Among a number of other ambitious promises, he pledged to grow Armenia’s population from three million to five million by 2050, increase GDP 15-fold, increase salaries seven-fold, and have at least 10,000 start-ups. He also called for Armenia’s national football team to become the best in Europe and the world.

He also praised investors from the Armenian diaspora, including some he had been at loggerheads with in the first months following the Velvet Revolution.

‘If Armenian capital does not have a homeland,’ Pashinyan said, ‘why do Samvel Karapetyan and Ruben Vardanyan invest millions of dollars in the Republic of Armenia?’

Samvel Karapetyan, whose brother was an MP under the former ruling Republican Party, is an Armenian–Russian billionaire who owned Armenia’s electrical grid until his company’s contract was terminated by Pashinyan’s administration in May 2018.

Ruben Vardanyan is another Armenian–Russian billionaire, who clashed with Pashinyan after the latter closed the Centre for Strategic Initiatives, a think tank which Vardanayan was closely involved with, in September 2018.

Escalation in rhetoric

Pashinyan’s call for the ‘unification’ — made without any concrete policy proposals — followed a relative thaw in the Armenia–Azerbaijan conflict over Nagorno-Karabakh.

In September, the two countries established a direct line of communication to help prevent lethal incidents along their borders as well as along the Nagorno-Karabakh line of contact.

In January, the authorities in Armenia and Azerbaijan pledged to ‘prepare [their respective] populations for peace’.
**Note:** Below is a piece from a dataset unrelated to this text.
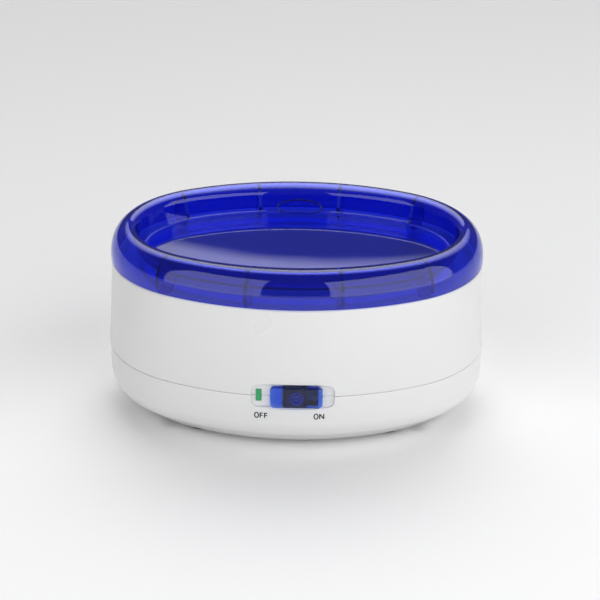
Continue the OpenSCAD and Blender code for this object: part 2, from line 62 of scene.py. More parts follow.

In Azerbaijan, the condemnation of Pashinyan’s comments came swiftly.

‘Armenia, at the prime minister’s level, insults and crushes international norms and principles, the UN Charter, the Helsinki Final Act and completely destroys the negotiation process on the settlement of the Nagorno-Karabakh conflict', Hikmat Hajiyev, the Head of the Foreign Policy Department at the Presidential Administration was reported saying by Azerbaijani news agency Trend.

Azerbaijan’s Foreign Ministry also responded to the statement by the Armenian Foreign Ministry, in which the Armenian Ministry claimed that Azerbaijan had ‘misunderstood’ the context of Pashinyan’s speech.

‘Despite the fact that his statement is primarily intended for internal audiences, it does not give him any reason to call for annexation of the Nagorno-Karabakh region of the Republic of Azerbaijan’, read the statement by Azerbaijan’s Foreign Ministry.

 For ease of reading, we choose not to use qualifiers such as ‘de facto’, ‘unrecognised’, or ‘partially recognised’ when discussing institutions or political positions within Abkhazia, Nagorno-Karabakh, and South Ossetia. This does not imply a position on their status.